Seven hundred and twenty dollars just to deprive myself of something I enjoy. Not only enjoy, but relish. You know what I think? I think Philip-Morris realized that smokers were dying left and right (and I’m not saying they died because they smoked—believe it or not, even you shithead non-smokers die in really terrible ways. It’s called old age, and it will get you no matter how many no-smoking laws you pass). Once they realized this, they came up with Nicorette, as a really expensive substitute for smoking. Not as a way to quit smoking, but as an alternative for when you couldn’t smoke. “In the commercials, we’ll have a guy that works around highly flammable chemicals all day, so he doesn’t get to enjoy the rich, satisfying flavor of tobacco,” On of the guys on the board says. “People will pay more for a smokeless alternative—this stuff will be flying off the shelves!” But the guy in the chemical factory opted for chewing tobacco, even though it made him look like a redneck dumbass.
So the cigarette companies invented the whole “smoking kills you” myth to invoke hysteria, and they made a mint.
Smoking gives you cancer?
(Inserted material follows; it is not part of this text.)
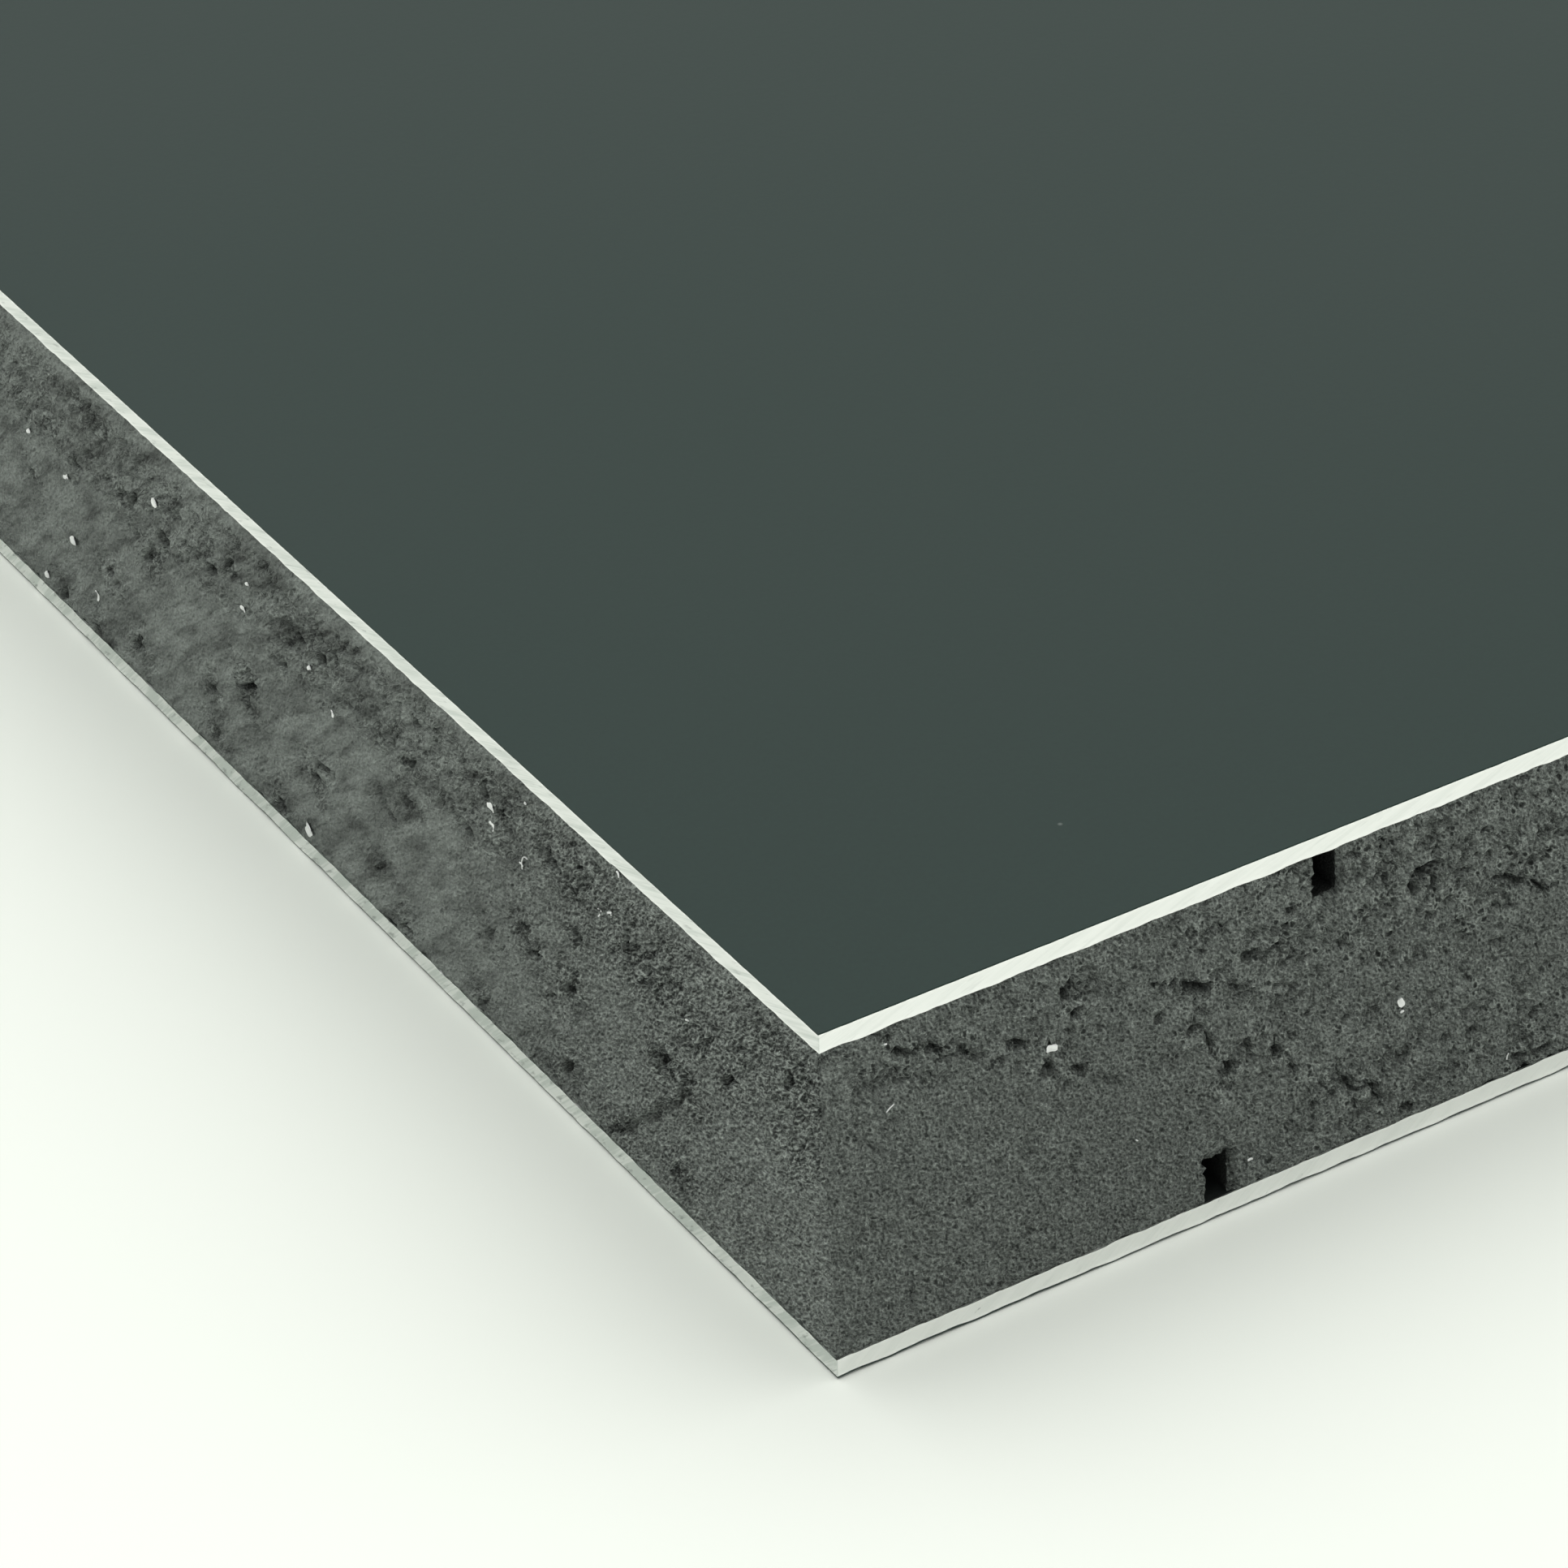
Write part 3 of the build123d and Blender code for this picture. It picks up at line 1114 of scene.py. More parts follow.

No shit. It’s the twenty-first century, man—what doesn’t give you cancer? It’s everywhere. I saw on the news this afternoon that Teflon causes cancer. Aluminum, tin, pretty much any kind of metal—they all cause cancer. Electricity causes cancer, smoking causes cancer, the freakin’ sun causes cancer. I mean, come on, man!
At what point will we as a society realize that we’re supposed to have cancer? Yeah, it sucks, but so does the smell of farts, so does body odor, so does acne. These things happen, though, so why can’t we just accept them?
Let me tell you something: we’re all going to die, and most of us are going to die from cancer. All you militant non-smokers out there, you’ll be just as dead as me, and you’ll die just as painfully. Unless you shoot yourself in the face, in which case you’ll only suffer if you’re a bad shot. You’ll never know how good you are unless you try, right?
I’m going to smoke now, but before I do, let me just say one more thing: You know all those stupid commercials they have about how smoking kills, and you know the whole “Truth” campaign where they try to get you to understand how evil tobacco companies are? That’s all crap. Quit spending money on commercials that air on national TV every fifteen seconds, and just put an ad in the paper: “Free Nicorette gum for anybody trying to quit. We take pictures of your lungs first, just so we know for sure.”
That’s the kind of thing you do if you’re serious about wanting people to quit. Otherwise, shut the hell up, and let me get back to The Simpsons.
A long time ago, I was talking to this girl, she was smoking her cigarette, and I was trying to convince her to give it up. She took a deep drag, blew it out at me, and smiled, "It's the 90's," she said, "Pick your cancer."